[Data records]
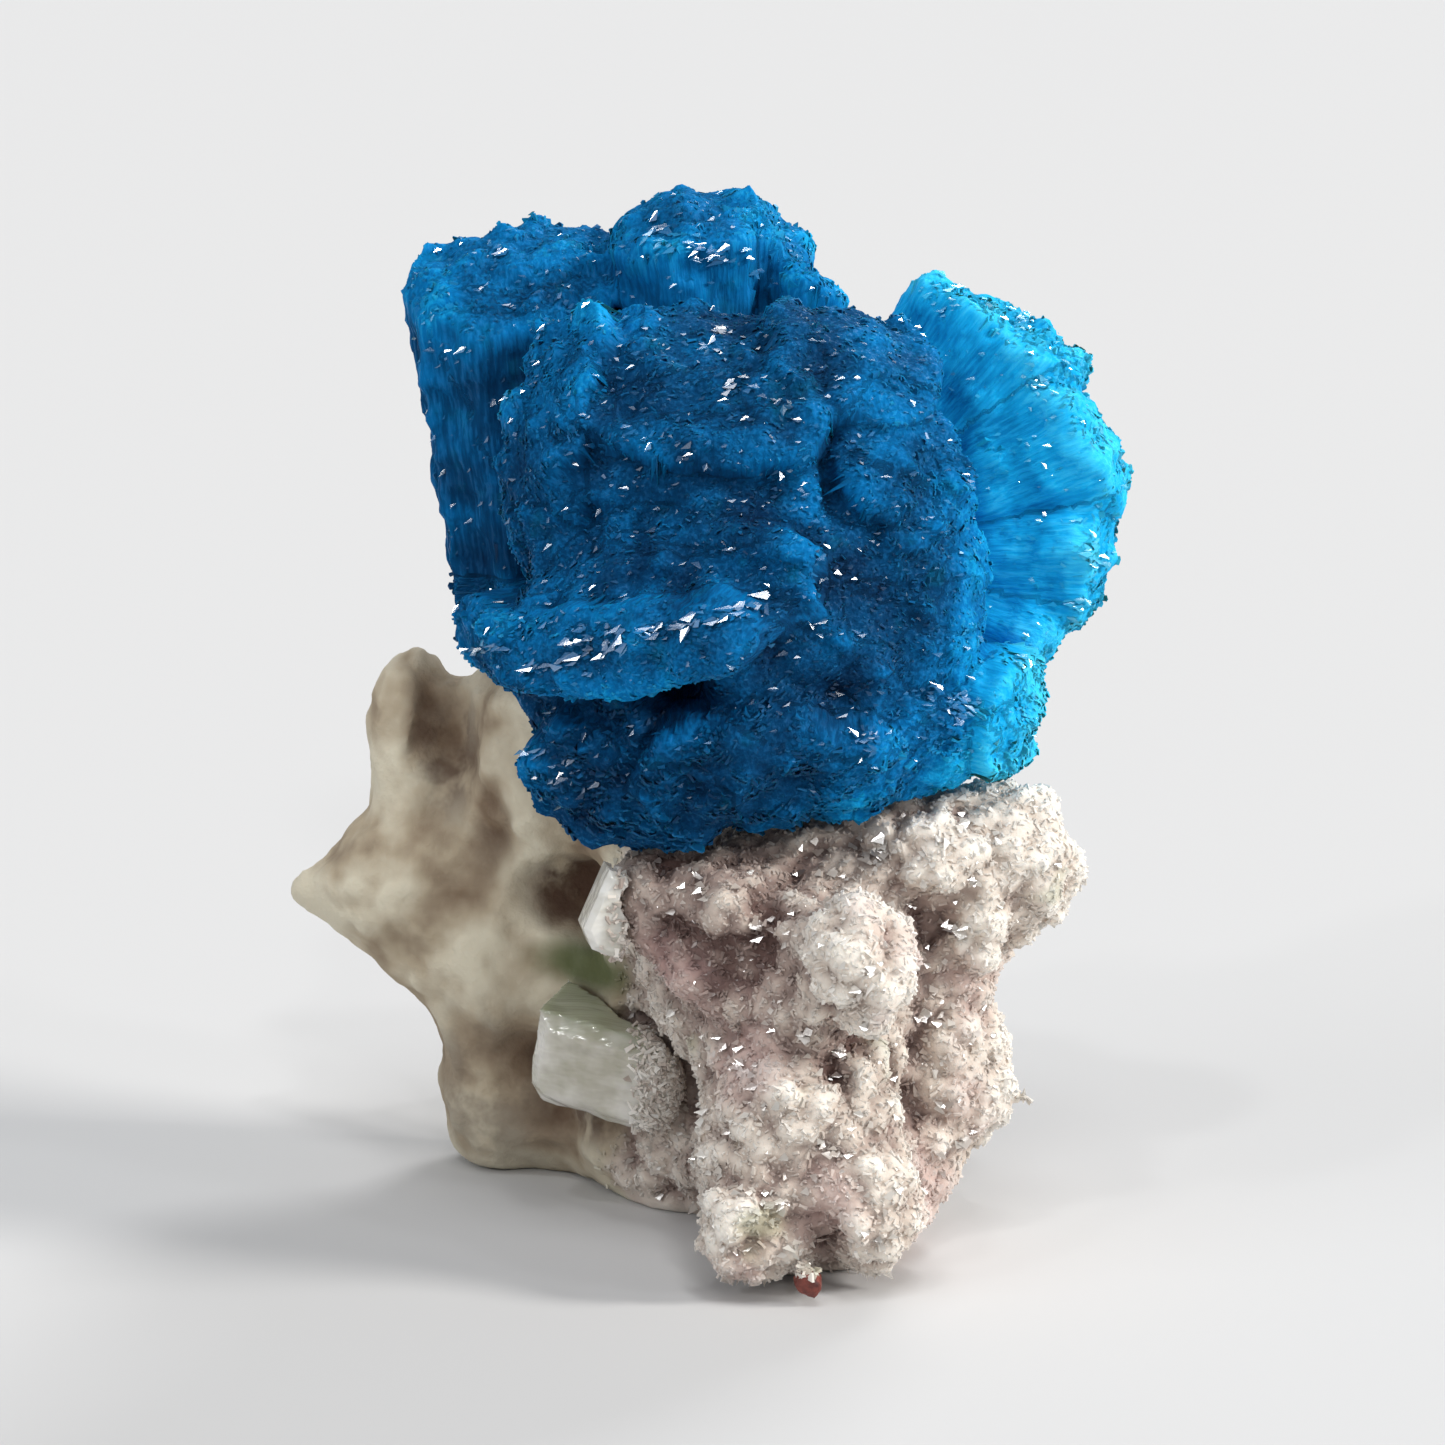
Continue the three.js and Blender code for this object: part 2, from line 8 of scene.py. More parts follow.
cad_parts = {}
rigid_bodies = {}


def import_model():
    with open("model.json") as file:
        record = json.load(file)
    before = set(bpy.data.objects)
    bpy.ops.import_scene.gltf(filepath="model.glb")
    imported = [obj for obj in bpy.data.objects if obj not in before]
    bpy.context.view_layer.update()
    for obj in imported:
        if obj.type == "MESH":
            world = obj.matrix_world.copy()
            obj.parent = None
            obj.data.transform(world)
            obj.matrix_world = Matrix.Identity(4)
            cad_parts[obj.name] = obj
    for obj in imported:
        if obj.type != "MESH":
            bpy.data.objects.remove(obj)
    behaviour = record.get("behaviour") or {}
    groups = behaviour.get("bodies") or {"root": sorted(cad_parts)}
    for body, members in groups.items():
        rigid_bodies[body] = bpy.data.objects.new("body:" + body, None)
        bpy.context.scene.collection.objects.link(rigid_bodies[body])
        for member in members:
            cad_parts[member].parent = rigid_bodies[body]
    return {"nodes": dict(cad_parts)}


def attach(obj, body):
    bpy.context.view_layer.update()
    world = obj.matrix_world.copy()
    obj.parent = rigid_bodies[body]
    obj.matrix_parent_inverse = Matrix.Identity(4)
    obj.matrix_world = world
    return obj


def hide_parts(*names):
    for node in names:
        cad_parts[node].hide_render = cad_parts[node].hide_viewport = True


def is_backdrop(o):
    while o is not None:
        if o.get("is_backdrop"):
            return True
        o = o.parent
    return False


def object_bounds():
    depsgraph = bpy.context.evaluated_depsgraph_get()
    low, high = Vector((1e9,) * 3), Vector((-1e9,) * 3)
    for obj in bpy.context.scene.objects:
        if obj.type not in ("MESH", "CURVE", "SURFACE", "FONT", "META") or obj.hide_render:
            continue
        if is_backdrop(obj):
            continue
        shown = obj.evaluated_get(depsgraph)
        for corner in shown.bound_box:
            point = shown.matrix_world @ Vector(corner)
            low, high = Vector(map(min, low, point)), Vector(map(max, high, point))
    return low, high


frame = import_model()
cad_box = [list(corner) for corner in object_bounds()]

# The matrix
# A loose piece of zeolite: lumps that grew together, knobby like a cauliflower on all but its back left.
# The rest of the specimen grew on it, and it is trimmed flat where it stands.

MM = 0.001
SAME_CORNER = 0.0005  # corners this close are one, in millimetres
MATRIX_CELL = 0.13  # the finest form of the stone's own surface, in millimetres
MATRIX_DRAWN_IN = 0.10  # the druse stands on the stone, and reaches out to the solid's skin
WORN_ROUNDS, KNOB_ROUNDS = 6, 3  # rounds of smoothing, before and after the largest knobs are raised
KNOB, KNOB_HEIGHT = 1.3, 0.28  # from one knob to the next, and how far the creases between them go in
LUMP, LUMP_HEIGHT = 0.6, 0.36
GRIT, GRIT_HEIGHT = 0.24, 0.16
SMOOTH_BEHIND = (-2.7, -1.4)  # behind and left of the first the stone is smooth, beyond the second knobby
SMOOTH_SHARE = 0.16  # what is left of the knobs there
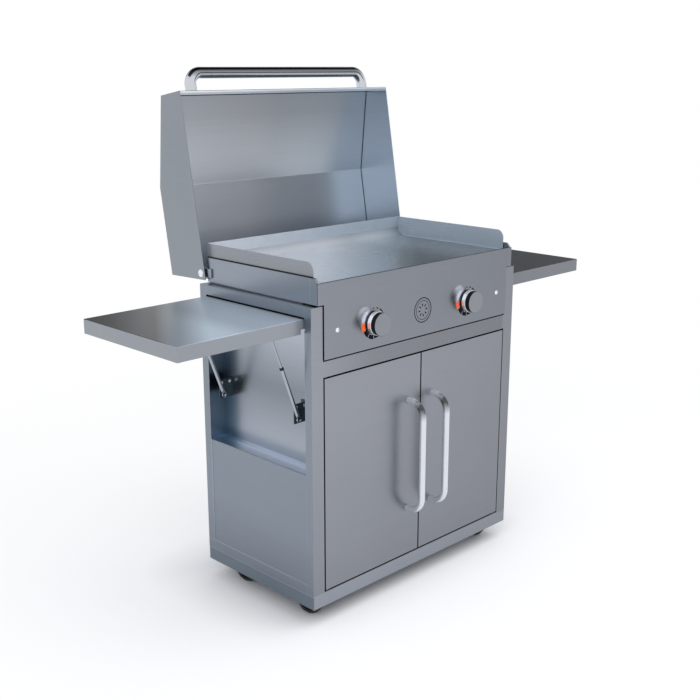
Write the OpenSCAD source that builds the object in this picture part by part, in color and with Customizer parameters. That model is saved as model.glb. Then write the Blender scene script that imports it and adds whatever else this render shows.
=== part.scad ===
// Outdoor gas griddle station: a flat griddle top with a raised lid on a two-door cart,
// with two fold-down side shelves and four swivel casters. Millimetres, +Z up, front towards -Y.

/* [Cart] */
// Width of the cart body
cart_w = 780; // [770:5:860]
// Depth of the cart body
cart_d = 423; // [415:1:480]
// Height of the cart body from the skirt's lower edge to its top
cart_h = 775; // [765:5:820]
// Height of the skirt's lower edge above the floor
floor_gap = 51; // [48:1:60]
// Height of the skirt round the base
skirt_h = 36; // [34:1:44]
// Thickness of the cart's sheet steel
sheet = 1.5; // [1:0.1:2]
// Width of the front posts beside the doors
post_w = 38; // [34:1:50]
// Height of the rail between the doors and the control panel
rail_h = 40; // [34:1:50]
// Depth of the folded edges of the front frame
frame_return = 20; // [16:0.5:20.5]
// Height of the control panel's opening below the cart's top
panel_opening_h = 135; // [132:1:145]

/* [Doors] */
// Gap round each door
door_gap = 3; // [2.5:0.1:4]
// Thickness of a door
door_t = 18; // [17:0.5:18]
// Distance of the hinge pin from the door's hinge edge
door_pin_in = 10; // [9:0.5:11]
// Depth of the hinge pin behind the door's face
door_pin_deep = 7; // [6:0.5:8]
// Diameter of the hinge pins
door_pin_d = 6; // [5:0.5:7]
// Diameter of a door handle's tube
handle_d = 18; // [16:1:20]
// Distance between the middles of a door handle's two ends
handle_span = 303; // [240:1:340]
// Distance of the handle's bar from the door's face
handle_out = 51; // [45:1:60]
// Distance of each handle from the gap between the doors
handle_x = 46.5; // [40:0.5:60]
// Height of the handles' middle above the middle of the doors
handle_up = 6.5; // [0:0.5:40]
// Bend radius of a handle's middle line
handle_bend = 40; // [28:1:42]

/* [Side shelves] */
// How far a shelf stands out from the cart's side
shelf_out = 362; // [300:1:366]
// Depth of the shelf's rim
shelf_rim = 36; // [33:1:37]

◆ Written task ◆
Quote the entire listing above exactly.

◆ Exercise solution ◆
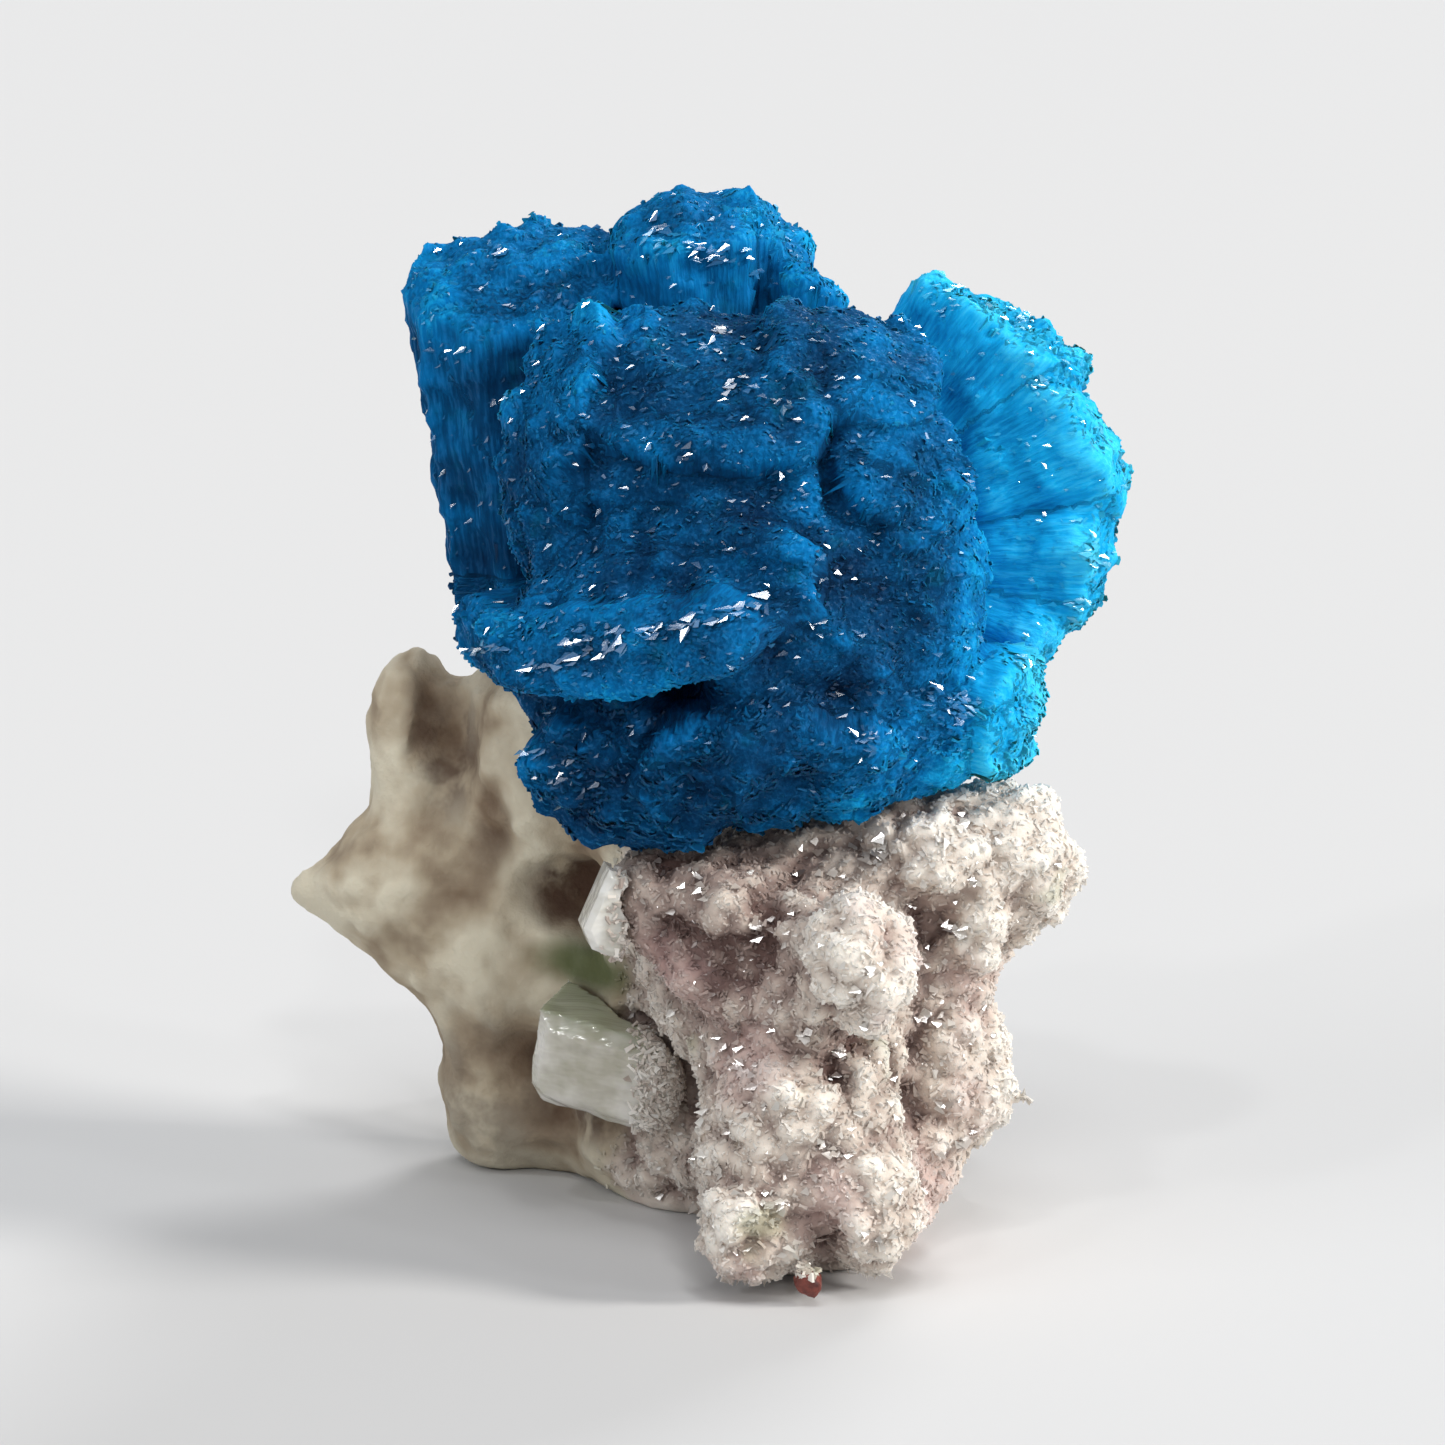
Continue the three.js and Blender code for this object: part 2, from line 8 of scene.py. More parts follow.
cad_parts = {}
rigid_bodies = {}


def import_model():
    with open("model.json") as file:
        record = json.load(file)
    before = set(bpy.data.objects)
    bpy.ops.import_scene.gltf(filepath="model.glb")
    imported = [obj for obj in bpy.data.objects if obj not in before]
    bpy.context.view_layer.update()
    for obj in imported:
        if obj.type == "MESH":
            world = obj.matrix_world.copy()
            obj.parent = None
            obj.data.transform(world)
            obj.matrix_world = Matrix.Identity(4)
            cad_parts[obj.name] = obj
    for obj in imported:
        if obj.type != "MESH":
            bpy.data.objects.remove(obj)
    behaviour = record.get("behaviour") or {}
    groups = behaviour.get("bodies") or {"root": sorted(cad_parts)}
    for body, members in groups.items():
        rigid_bodies[body] = bpy.data.objects.new("body:" + body, None)
        bpy.context.scene.collection.objects.link(rigid_bodies[body])
        for member in members:
            cad_parts[member].parent = rigid_bodies[body]
    return {"nodes": dict(cad_parts)}


def attach(obj, body):
    bpy.context.view_layer.update()
    world = obj.matrix_world.copy()
    obj.parent = rigid_bodies[body]
    obj.matrix_parent_inverse = Matrix.Identity(4)
    obj.matrix_world = world
    return obj


def hide_parts(*names):
    for node in names:
        cad_parts[node].hide_render = cad_parts[node].hide_viewport = True


def is_backdrop(o):
    while o is not None:
        if o.get("is_backdrop"):
            return True
        o = o.parent
    return False


def object_bounds():
    depsgraph = bpy.context.evaluated_depsgraph_get()
    low, high = Vector((1e9,) * 3), Vector((-1e9,) * 3)
    for obj in bpy.context.scene.objects:
        if obj.type not in ("MESH", "CURVE", "SURFACE", "FONT", "META") or obj.hide_render:
            continue
        if is_backdrop(obj):
            continue
        shown = obj.evaluated_get(depsgraph)
        for corner in shown.bound_box:
            point = shown.matrix_world @ Vector(corner)
            low, high = Vector(map(min, low, point)), Vector(map(max, high, point))
    return low, high


frame = import_model()
cad_box = [list(corner) for corner in object_bounds()]

# The matrix
# A loose piece of zeolite: lumps that grew together, knobby like a cauliflower on all but its back left.
# The rest of the specimen grew on it, and it is trimmed flat where it stands.

MM = 0.001
SAME_CORNER = 0.0005  # corners this close are one, in millimetres
MATRIX_CELL = 0.13  # the finest form of the stone's own surface, in millimetres
MATRIX_DRAWN_IN = 0.10  # the druse stands on the stone, and reaches out to the solid's skin
WORN_ROUNDS, KNOB_ROUNDS = 6, 3  # rounds of smoothing, before and after the largest knobs are raised
KNOB, KNOB_HEIGHT = 1.3, 0.28  # from one knob to the next, and how far the creases between them go in
LUMP, LUMP_HEIGHT = 0.6, 0.36
GRIT, GRIT_HEIGHT = 0.24, 0.16
SMOOTH_BEHIND = (-2.7, -1.4)  # behind and left of the first the stone is smooth, beyond the second knobby
SMOOTH_SHARE = 0.16  # what is left of the knobs there
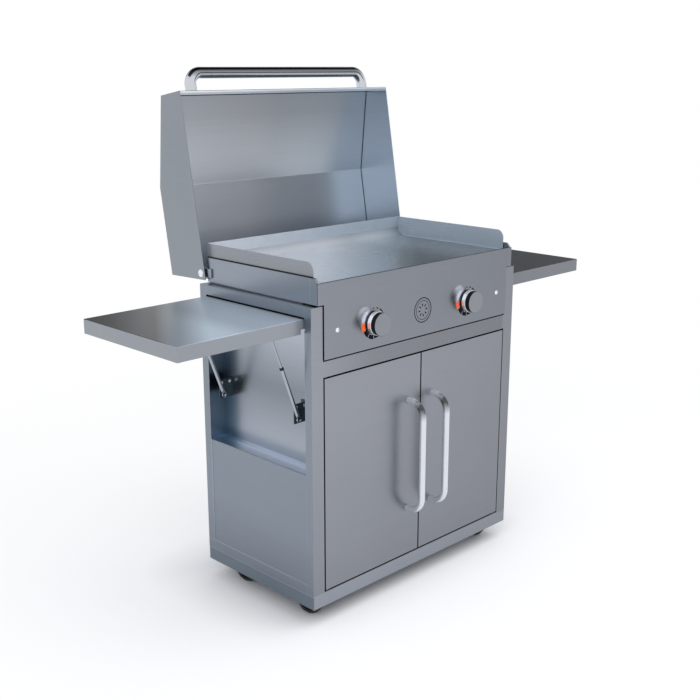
Write the OpenSCAD source that builds the object in this picture part by part, in color and with Customizer parameters. That model is saved as model.glb. Then write the Blender scene script that imports it and adds whatever else this render shows.
=== part.scad ===
// Outdoor gas griddle station: a flat griddle top with a raised lid on a two-door cart,
// with two fold-down side shelves and four swivel casters. Millimetres, +Z up, front towards -Y.

/* [Cart] */
// Width of the cart body
cart_w = 780; // [770:5:860]
// Depth of the cart body
cart_d = 423; // [415:1:480]
// Height of the cart body from the skirt's lower edge to its top
cart_h = 775; // [765:5:820]
// Height of the skirt's lower edge above the floor
floor_gap = 51; // [48:1:60]
// Height of the skirt round the base
skirt_h = 36; // [34:1:44]
// Thickness of the cart's sheet steel
sheet = 1.5; // [1:0.1:2]
// Width of the front posts beside the doors
post_w = 38; // [34:1:50]
// Height of the rail between the doors and the control panel
rail_h = 40; // [34:1:50]
// Depth of the folded edges of the front frame
frame_return = 20; // [16:0.5:20.5]
// Height of the control panel's opening below the cart's top
panel_opening_h = 135; // [132:1:145]

/* [Doors] */
// Gap round each door
door_gap = 3; // [2.5:0.1:4]
// Thickness of a door
door_t = 18; // [17:0.5:18]
// Distance of the hinge pin from the door's hinge edge
door_pin_in = 10; // [9:0.5:11]
// Depth of the hinge pin behind the door's face
door_pin_deep = 7; // [6:0.5:8]
// Diameter of the hinge pins
door_pin_d = 6; // [5:0.5:7]
// Diameter of a door handle's tube
handle_d = 18; // [16:1:20]
// Distance between the middles of a door handle's two ends
handle_span = 303; // [240:1:340]
// Distance of the handle's bar from the door's face
handle_out = 51; // [45:1:60]
// Distance of each handle from the gap between the doors
handle_x = 46.5; // [40:0.5:60]
// Height of the handles' middle above the middle of the doors
handle_up = 6.5; // [0:0.5:40]
// Bend radius of a handle's middle line
handle_bend = 40; // [28:1:42]

/* [Side shelves] */
// How far a shelf stands out from the cart's side
shelf_out = 362; // [300:1:366]
// Depth of the shelf's rim
shelf_rim = 36; // [33:1:37]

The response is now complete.